Thursday, November 16, 2006

They shoulda stuck to gas contracts

Unlike the guys betting on gas contracts, these guys were hedging unfavourable outcomes from certain sporting positions.

New York authorities bring down huge gambling ring, arrest poker player
The scheme involved placing sports bets through bookies, who would assign bettors a secret code to track their wagers and monitor point spreads and results through the restricted website. The bets were taken on all kinds of sports, including football, baseball, basketball, hockey, car racing and golf.

The defendants allegedly laundered and stashed away "untold millions of US dollars" using shell corporations and bank accounts in Central America, the Caribbean, Switzerland, Hong Kong and elsewhere [shock, horror], Brown said. The prosecutor called the $500 million (euro391 million) asset forfeiture case "among the largest such cases ever filed."

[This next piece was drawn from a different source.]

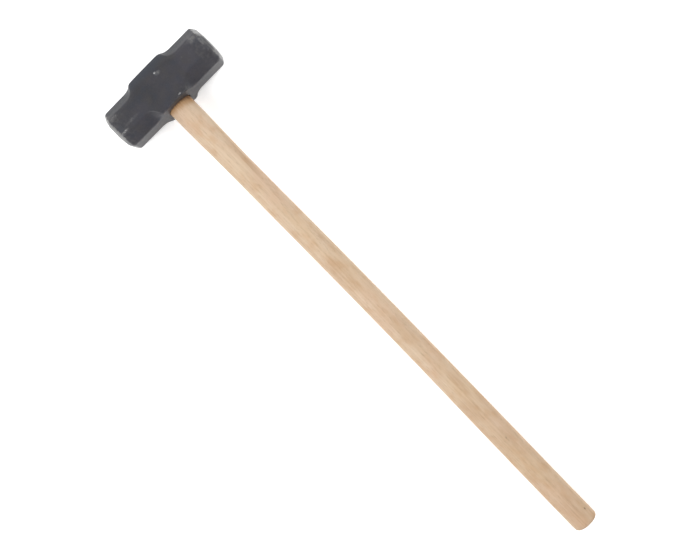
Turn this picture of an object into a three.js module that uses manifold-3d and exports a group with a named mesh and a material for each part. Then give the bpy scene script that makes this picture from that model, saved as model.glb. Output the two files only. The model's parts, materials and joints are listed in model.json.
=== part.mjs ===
// A double-faced sledgehammer: a forged steel head hung on an ash handle.
//
// Millimetres. Each piece is shaped in the tool's own frame: +X runs down the handle from the
// middle of the eye to the butt, +Y runs along the head from one striking face to the other, and
// +Z stands square to both. At the end the whole tool is laid on the ground, +Z up, resting on one
// cheek of its head and on its butt, with the origin on the ground under the middle of the tool.

import * as THREE from "three";
import { LoftGeometry } from "three/addons/geometries/LoftGeometry.js";
import { mergeVertices } from "three/addons/utils/BufferGeometryUtils.js";
import Module from "manifold-3d";

const wasm = await Module();
wasm.setup();

// The whole tool
const OVERALL_LENGTH = 900; // end of the tenon to the butt
const FIT_GAP = 0.3; // left between two pieces that touch

// The head
const HEAD_LENGTH = 186.4; // between the tops of the two crowned faces
const END_HEIGHT = 62.2; // of a striking end, along the handle
const EYE_BLOCK_HEIGHT = 64.6; // of the block round the eye, along the handle
const HEAD_THICKNESS = 64.2; // from cheek to cheek
const CHAMFER_LEG = 16; // of the four long chamfers that make each end eight-sided
const BROKEN_EDGE_LEG = 1.2; // where the eye block's long edges are only eased

// Where a chamfer starts to run out (outer) and has run out (inner), from the eye's middle, and how
// much of the run-out's length is its hollow curve
const CROWN_SCOOP = { outer: 47, inner: 24, hollowShare: 0.62 };
const UNDERSIDE_SCOOP = { outer: 42, inner: 22.2, hollowShare: 0.76 };

// The striking ends
const RIM_BEVEL_LENGTH = 4.4; // of the bevel round a face, along the head
const RIM_BEVEL_INSET = 5.2; // of the same bevel, towards the middle of the face
const FACE_CROWN = 1.6; // how far a face's middle stands out from its rim
const FACE_FLAT_SHARE = 0.3; // the face's flat middle, as a share of its width

// The eye and the tenon in it
const EYE_PINCH = 0.07; // how much narrower the eye is halfway through than at its mouths
const TENON_PROUD = 1.6; // how far the tenon stands out of the crown

// The handle, an oval that is wider along the head than across it
const OVAL_THICKNESS_SHARE = 0.84; // thickness over width
const NECK_WIDTH = 38.2; // where it enters the eye
const WAIST_WIDTH = 35.9; // behind the neck
const GRIP_WIDTH = 36.4; // along the upper half
const MIDDLE_WIDTH = 36.8; // past the middle
const SWELL_WIDTH = 38; // along the last third
const BUTT_WIDTH = 38.3; // just before the rounded end
const BUTT_ROUNDING = 6; // radius of the edge round the butt
const BUTT_DOME = 0.9; // how far the butt's middle stands out from its rounded edge
const HANDLE_BOW = 2; // sideways bow of the wood, at its most

// The wedges, driven in from the crown
const WOODEN_WEDGE = { top: 7, tip: 1.4, depth: 46, width: 60 };
const STEEL_WEDGE = { top: 4, tip: 1.4, depth: 28, width: 21 };
const STEEL_WEDGE_OFFSET = 9.2; // from the eye's middle, along the head
const STEEL_WEDGE_SKEW = THREE.MathUtils.degToRad(8); // they are never driven quite square

// How finely the curves are stepped
const OVAL_SIDES = 32;
const SCOOP_STEPS = 14;
const CROWN_STEPS = 4;
const EYE_STEPS = 6;
const HANDLE_STEPS = 20;
const ROUNDING_STEPS = 5;

const HALF_HEAD = HEAD_LENGTH / 2;
const UNDERSIDE_X = EYE_BLOCK_HEIGHT / 2;
const TENON_END_X = -EYE_BLOCK_HEIGHT / 2 - TENON_PROUD;
const BUTT_X = TENON_END_X + OVERALL_LENGTH;

// A closed geometry as a solid that can be joined and cut.
function solidFrom(geometry) {
  const bare = new THREE.BufferGeometry();
  bare.setIndex(geometry.index);
  bare.setAttribute("position", geometry.getAttribute("position"));
  const merged = mergeVertices(bare);
  return new wasm.Manifold(
    new wasm.Mesh({
      numProp: 3,
      vertProperties: merged.attributes.position.array,
      triVerts: new Uint32Array(merged.index.array),
    }),
  );
}

// A solid's surface as a geometry again.
function geometryFrom(solid) {
  const { vertProperties, triVerts } = solid.getMesh();
  const geometry = new THREE.BufferGeometry();
  geometry.setAttribute("position", new THREE.BufferAttribute(vertProperties, 3));
  geometry.setIndex(new THREE.BufferAttribute(triVerts, 1));
  geometry.computeVertexNormals();
  return geometry;
}

function loftSolid(sections) {
  return solidFrom(new LoftGeometry(sections, { capStart: true, capEnd: true }));
}

// The share of a chamfer that is left at a distance from the eye's middle: 1 on the striking ends
// and 0 on the eye block. Between them the chamfer runs out in a scoop whose profile is two arcs
// that meet: a hollow one from the end, then a smaller rounded one into the block.
function chamferShare(distance, { outer, inner, hollowShare }) {
  const length = outer - inner;
  const rise = CHAMFER_LEG - BROKEN_EDGE_LEG;
  const turn = 2 * Math.atan(rise / length);
  const radii = length / Math.sin(turn);
  const hollow = radii * hollowShare;
  const rounded = radii - hollow;
  const fromInner = THREE.MathUtils.clamp(distance - inner, 0, length);
  const fromOuter = length - fromInner;
  if (fromInner < rounded * Math.sin(turn)) {
    return (rounded - Math.sqrt(rounded ** 2 - fromInner ** 2)) / rise;
  }
  return 1 - (hollow - Math.sqrt(hollow ** 2 - fromOuter ** 2)) / rise;
}

// One eight-sided section across the head. The crown's side and the handle's side each have their
// own distance from the eye's middle and their own chamfer leg.
function headSection(y, crown, underside, thickness) {
  const corners = [
    [-crown.height, -thickness / 2 + crown.leg],
    [-crown.height, thickness / 2 - crown.leg],
    [-crown.height + crown.leg, thickness / 2],
    [underside.height - underside.leg, thickness / 2],
    [underside.height, thickness / 2 - underside.leg],
    [underside.height, -thickness / 2 + underside.leg],
    [underside.height - underside.leg, -thickness / 2],
    [-crown.height + crown.leg, -thickness / 2],
  ];
  return corners.map(([x, z]) => new THREE.Vector3(x, y, z));
}

// One side of the body's section, where its chamfers run out in that scoop.
function bodySide(y, scoop) {
  const share = chamferShare(Math.abs(y), scoop);
  const height = THREE.MathUtils.lerp(EYE_BLOCK_HEIGHT, END_HEIGHT, share) / 2;
  const leg = THREE.MathUtils.lerp(BROKEN_EDGE_LEG, CHAMFER_LEG, share);
  return { height, leg };
}

// The section at a place along the head's body, between its two rims.
function bodySection(y) {
  return headSection(y, bodySide(y, CROWN_SCOOP), bodySide(y, UNDERSIDE_SCOOP), HEAD_THICKNESS);
}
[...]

A total of 27 people in New York, New Jersey, Florida and Nevada were charged with enterprise corruption, money laundering, promoting gambling and other counts. [There were no charges of impersonating a merchant banker, according to a close reading of the report.]

Charges also were brought against three companies that allegedly helped Giordano develop and secure the website: Primary Development Inc. of Farmingdale, New York, Prolexic Technologies Inc. of Hollywood, Florida, and Digital Networks, S.A., Inc. of Davie, Florida.

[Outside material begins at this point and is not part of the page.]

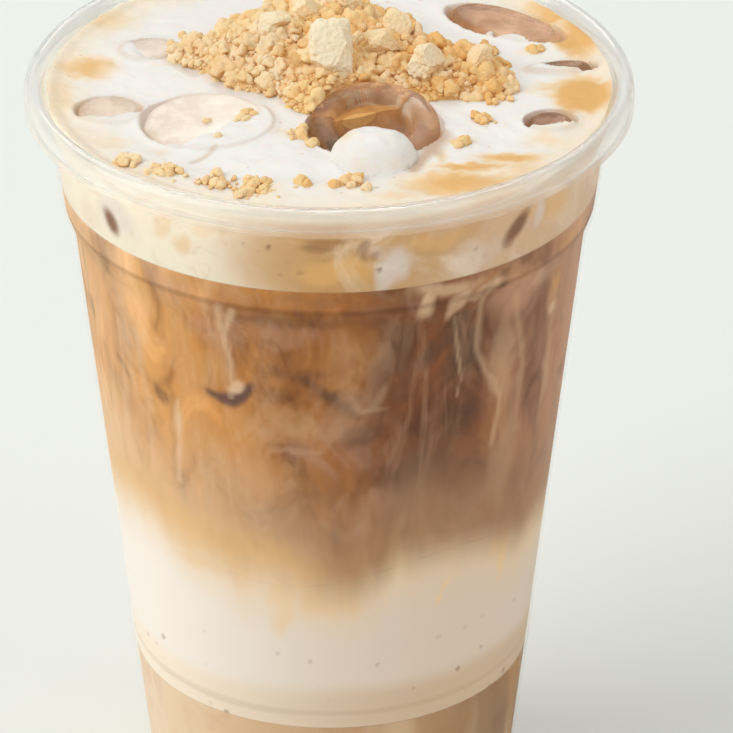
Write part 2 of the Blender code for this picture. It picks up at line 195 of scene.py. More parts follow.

[No bankers, lawyers, accountants, investment advisors or consultants were named in this report.]

More than two dozen people, including a former professional baseball scout and a high-stakes poker player, were charged in connection with a $1 billion (euro780 million)-a-year gambling ring that rivaled casino sports books.

The massive illegal betting scheme was orchestrated through a site called Playwithal.com, run by the poker player, James Giordano, 52, of Pine Crest, Florida, Police Commissioner Raymond Kelly and Queens District Attorney Richard Brown said Wednesday.

A break in the case came last year when New York Police Department investigators secretly hacked into a laptop computer that Giordano had left in a suburban New York City hotel while attending a wedding, police said. He was arrested early Wednesday by FBI agents who had to scale the walls of his fortess-like Florida compound.

Also arrested was Frank Falzarano, 52, of Seaford, on Long Island, a one-time scout for professional baseball teams the Washington Nationals and for the San Francisco Giants. He allegedly was a top earner in a network of 2,000 bookies who took more than $3.3 billion (euro2.6 billion) in cash wagers since 2004 from tens of thousands of customers nationwide.

"This is the largest illegal gambling operation we have ever encountered," Kelly said at a news conference. "It rivals casinos for the amount of betting." [But not LBOs or Private Equity.]

Though the gambling ring relied on a website, it was different from the online betting operations targeted by recent federal legislation, said Deputy Inspector Brian O'Neill, who supervised the investigation.

The scheme involved placing sports bets through bookies [brokers?], who would assign bettors [investors?] a secret code to track their wagers and monitor point spreads and results through the restricted website. The bets were taken on all kinds of sports, including football, baseball, basketball, hockey, car racing and golf. [They were working on bets on weather, creditworthiness, mad cow disease and mortality rates when caught.]